Set down, exactly as they appear, the lines from the line holding "Model this object" through the line holding "front_gap = 10.6; // [9.6:0.5:17.6]", inclusive; output nothing outside that range.
— start of DATA PROVIDED —
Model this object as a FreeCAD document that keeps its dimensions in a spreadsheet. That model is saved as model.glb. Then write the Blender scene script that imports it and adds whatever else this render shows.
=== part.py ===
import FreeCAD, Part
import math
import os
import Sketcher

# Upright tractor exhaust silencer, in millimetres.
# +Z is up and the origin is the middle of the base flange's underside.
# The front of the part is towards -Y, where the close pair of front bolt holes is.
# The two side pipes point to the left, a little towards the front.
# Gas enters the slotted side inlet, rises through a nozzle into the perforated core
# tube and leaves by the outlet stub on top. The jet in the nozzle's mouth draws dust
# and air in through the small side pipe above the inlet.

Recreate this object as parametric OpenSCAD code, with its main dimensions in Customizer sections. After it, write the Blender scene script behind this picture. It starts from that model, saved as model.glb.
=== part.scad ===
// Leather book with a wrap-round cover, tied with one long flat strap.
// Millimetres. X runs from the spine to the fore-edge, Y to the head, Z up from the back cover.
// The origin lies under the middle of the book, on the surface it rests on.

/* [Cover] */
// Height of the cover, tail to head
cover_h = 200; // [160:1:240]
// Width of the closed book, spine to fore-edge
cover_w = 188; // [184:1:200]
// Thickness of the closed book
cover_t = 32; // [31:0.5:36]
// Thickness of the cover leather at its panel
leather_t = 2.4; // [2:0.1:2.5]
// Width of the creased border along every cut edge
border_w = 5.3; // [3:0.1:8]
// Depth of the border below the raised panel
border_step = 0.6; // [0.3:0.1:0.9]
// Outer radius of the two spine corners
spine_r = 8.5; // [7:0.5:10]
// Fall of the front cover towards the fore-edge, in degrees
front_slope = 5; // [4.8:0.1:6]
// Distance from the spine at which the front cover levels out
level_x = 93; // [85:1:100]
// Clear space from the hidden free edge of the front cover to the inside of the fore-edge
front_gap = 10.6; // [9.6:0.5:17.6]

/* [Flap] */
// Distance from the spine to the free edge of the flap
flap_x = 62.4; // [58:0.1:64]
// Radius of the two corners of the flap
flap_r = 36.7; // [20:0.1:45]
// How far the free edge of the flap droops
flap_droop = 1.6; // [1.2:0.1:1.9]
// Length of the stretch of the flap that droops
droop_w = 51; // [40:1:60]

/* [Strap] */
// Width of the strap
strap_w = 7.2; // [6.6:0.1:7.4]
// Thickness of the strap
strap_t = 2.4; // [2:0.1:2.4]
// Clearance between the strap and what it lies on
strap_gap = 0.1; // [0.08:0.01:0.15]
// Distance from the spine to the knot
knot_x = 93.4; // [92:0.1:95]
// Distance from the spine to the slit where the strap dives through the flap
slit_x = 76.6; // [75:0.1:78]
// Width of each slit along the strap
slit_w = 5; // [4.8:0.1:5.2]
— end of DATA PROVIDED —
— start of DATA PROVIDED —
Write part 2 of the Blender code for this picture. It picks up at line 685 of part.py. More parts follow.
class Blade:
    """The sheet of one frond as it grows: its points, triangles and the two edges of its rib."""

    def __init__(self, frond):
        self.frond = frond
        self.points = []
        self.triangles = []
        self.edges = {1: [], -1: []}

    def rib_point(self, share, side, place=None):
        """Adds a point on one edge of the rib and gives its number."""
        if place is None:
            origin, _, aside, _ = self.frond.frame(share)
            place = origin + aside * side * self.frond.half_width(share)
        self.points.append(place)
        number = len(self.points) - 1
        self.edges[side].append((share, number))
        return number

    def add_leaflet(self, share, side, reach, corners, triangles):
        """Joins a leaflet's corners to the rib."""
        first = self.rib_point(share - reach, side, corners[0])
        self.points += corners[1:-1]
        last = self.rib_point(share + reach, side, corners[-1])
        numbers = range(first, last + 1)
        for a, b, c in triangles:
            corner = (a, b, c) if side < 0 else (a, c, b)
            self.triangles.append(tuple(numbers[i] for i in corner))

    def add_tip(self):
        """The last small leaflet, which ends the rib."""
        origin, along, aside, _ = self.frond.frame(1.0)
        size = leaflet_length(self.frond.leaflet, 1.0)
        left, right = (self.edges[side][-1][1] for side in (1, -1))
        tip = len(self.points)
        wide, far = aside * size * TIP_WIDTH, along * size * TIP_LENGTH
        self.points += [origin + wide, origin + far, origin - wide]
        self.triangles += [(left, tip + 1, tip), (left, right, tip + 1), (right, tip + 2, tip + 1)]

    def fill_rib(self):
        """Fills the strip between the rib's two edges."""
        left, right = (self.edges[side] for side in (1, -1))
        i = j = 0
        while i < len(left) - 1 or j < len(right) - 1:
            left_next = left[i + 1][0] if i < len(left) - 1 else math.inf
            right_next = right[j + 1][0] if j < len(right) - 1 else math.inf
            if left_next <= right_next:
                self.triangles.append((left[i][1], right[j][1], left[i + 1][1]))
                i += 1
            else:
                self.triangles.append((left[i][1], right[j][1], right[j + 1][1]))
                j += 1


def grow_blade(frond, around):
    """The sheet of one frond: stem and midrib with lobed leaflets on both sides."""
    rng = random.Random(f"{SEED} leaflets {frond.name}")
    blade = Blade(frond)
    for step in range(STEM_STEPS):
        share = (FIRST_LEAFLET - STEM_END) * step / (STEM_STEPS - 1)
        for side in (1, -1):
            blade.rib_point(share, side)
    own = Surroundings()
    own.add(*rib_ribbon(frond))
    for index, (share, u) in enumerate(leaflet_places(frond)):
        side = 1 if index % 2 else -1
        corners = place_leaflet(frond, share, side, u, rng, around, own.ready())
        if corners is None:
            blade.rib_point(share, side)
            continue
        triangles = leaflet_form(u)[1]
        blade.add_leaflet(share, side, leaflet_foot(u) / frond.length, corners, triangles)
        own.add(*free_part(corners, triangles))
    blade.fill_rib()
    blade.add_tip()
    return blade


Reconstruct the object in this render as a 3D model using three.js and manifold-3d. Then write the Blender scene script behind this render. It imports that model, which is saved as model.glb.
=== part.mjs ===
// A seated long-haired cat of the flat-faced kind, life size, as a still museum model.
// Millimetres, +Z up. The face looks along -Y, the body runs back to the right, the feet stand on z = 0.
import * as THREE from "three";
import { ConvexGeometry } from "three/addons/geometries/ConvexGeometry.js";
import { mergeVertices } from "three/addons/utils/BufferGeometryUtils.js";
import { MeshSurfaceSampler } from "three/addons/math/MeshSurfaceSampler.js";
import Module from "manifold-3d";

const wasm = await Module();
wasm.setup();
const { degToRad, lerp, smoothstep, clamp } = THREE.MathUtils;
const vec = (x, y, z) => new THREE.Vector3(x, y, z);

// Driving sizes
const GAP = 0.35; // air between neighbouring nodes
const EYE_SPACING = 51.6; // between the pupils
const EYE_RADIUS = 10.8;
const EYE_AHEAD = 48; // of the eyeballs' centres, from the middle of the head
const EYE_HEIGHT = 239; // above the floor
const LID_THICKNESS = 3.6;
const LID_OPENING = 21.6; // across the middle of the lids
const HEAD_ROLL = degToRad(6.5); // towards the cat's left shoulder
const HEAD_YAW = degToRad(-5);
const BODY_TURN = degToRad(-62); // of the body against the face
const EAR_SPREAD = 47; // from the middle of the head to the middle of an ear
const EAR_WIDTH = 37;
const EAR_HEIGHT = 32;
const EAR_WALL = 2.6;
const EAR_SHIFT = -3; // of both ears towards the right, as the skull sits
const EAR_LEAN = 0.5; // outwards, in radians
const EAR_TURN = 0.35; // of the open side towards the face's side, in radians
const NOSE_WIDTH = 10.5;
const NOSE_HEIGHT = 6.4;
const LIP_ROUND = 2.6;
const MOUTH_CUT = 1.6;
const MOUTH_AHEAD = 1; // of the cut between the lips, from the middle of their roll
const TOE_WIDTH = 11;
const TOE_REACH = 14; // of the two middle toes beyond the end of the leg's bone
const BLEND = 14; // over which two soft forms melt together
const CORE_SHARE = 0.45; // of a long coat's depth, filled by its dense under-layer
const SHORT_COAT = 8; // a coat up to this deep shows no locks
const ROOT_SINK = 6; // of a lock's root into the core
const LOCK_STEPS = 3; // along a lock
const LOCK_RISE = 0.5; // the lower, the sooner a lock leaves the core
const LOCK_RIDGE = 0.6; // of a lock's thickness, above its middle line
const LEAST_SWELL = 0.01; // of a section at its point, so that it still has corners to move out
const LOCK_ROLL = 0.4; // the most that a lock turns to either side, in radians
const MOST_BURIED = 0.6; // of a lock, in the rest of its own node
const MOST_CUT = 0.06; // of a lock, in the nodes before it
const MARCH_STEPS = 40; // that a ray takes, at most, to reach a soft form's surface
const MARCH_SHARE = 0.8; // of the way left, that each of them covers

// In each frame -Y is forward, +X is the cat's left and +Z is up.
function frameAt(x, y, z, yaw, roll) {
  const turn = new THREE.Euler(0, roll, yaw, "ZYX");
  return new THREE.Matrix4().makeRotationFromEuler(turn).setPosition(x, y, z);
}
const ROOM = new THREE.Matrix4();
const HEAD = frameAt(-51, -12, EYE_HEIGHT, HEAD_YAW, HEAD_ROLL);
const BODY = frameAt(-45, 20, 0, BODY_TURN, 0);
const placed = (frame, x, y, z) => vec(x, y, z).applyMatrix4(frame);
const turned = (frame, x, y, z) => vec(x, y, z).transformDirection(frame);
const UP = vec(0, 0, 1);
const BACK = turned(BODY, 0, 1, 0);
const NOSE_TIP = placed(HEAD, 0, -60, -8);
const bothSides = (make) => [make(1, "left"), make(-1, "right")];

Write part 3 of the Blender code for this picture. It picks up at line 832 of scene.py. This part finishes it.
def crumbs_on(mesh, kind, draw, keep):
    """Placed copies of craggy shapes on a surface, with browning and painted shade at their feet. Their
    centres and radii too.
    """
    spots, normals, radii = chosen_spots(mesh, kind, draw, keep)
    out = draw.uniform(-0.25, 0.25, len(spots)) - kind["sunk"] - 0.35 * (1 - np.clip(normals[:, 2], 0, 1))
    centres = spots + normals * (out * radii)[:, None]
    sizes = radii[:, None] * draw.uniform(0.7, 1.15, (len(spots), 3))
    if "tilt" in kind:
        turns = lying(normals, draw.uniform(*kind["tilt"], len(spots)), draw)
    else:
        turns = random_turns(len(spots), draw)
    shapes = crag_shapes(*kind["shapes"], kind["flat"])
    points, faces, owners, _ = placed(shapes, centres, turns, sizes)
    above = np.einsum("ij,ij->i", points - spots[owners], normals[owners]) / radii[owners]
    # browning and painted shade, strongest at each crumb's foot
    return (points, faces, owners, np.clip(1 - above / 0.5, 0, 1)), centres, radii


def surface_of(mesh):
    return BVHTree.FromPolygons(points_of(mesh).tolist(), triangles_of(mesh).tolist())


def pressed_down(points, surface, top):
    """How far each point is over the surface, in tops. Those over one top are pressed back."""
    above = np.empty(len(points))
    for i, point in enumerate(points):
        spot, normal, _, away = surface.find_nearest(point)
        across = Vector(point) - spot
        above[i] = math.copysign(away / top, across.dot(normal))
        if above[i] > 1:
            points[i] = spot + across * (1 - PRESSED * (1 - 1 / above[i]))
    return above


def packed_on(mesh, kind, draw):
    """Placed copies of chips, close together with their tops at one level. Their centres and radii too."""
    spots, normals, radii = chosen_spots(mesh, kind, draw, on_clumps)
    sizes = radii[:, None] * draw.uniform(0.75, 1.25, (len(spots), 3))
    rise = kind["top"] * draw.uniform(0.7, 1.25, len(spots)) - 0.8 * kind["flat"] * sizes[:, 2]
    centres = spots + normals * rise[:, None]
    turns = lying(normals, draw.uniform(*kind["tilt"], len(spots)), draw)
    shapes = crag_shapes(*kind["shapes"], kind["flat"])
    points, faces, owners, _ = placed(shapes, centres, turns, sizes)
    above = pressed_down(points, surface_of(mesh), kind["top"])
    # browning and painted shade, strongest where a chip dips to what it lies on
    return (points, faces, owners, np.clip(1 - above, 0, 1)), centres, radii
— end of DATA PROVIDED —
### [WRITTEN REPLY]
Model this object as a FreeCAD document that keeps its dimensions in a spreadsheet. That model is saved as model.glb. Then write the Blender scene script that imports it and adds whatever else this render shows.
=== part.py ===
import FreeCAD, Part
import math
import os
import Sketcher

# Upright tractor exhaust silencer, in millimetres.
# +Z is up and the origin is the middle of the base flange's underside.
# The front of the part is towards -Y, where the close pair of front bolt holes is.
# The two side pipes point to the left, a little towards the front.
# Gas enters the slotted side inlet, rises through a nozzle into the perforated core
# tube and leaves by the outlet stub on top. The jet in the nozzle's mouth draws dust
# and air in through the small side pipe above the inlet.

Recreate this object as parametric OpenSCAD code, with its main dimensions in Customizer sections. After it, write the Blender scene script behind this picture. It starts from that model, saved as model.glb.
=== part.scad ===
// Leather book with a wrap-round cover, tied with one long flat strap.
// Millimetres. X runs from the spine to the fore-edge, Y to the head, Z up from the back cover.
// The origin lies under the middle of the book, on the surface it rests on.

/* [Cover] */
// Height of the cover, tail to head
cover_h = 200; // [160:1:240]
// Width of the closed book, spine to fore-edge
cover_w = 188; // [184:1:200]
// Thickness of the closed book
cover_t = 32; // [31:0.5:36]
// Thickness of the cover leather at its panel
leather_t = 2.4; // [2:0.1:2.5]
// Width of the creased border along every cut edge
border_w = 5.3; // [3:0.1:8]
// Depth of the border below the raised panel
border_step = 0.6; // [0.3:0.1:0.9]
// Outer radius of the two spine corners
spine_r = 8.5; // [7:0.5:10]
// Fall of the front cover towards the fore-edge, in degrees
front_slope = 5; // [4.8:0.1:6]
// Distance from the spine at which the front cover levels out
level_x = 93; // [85:1:100]
// Clear space from the hidden free edge of the front cover to the inside of the fore-edge
front_gap = 10.6; // [9.6:0.5:17.6]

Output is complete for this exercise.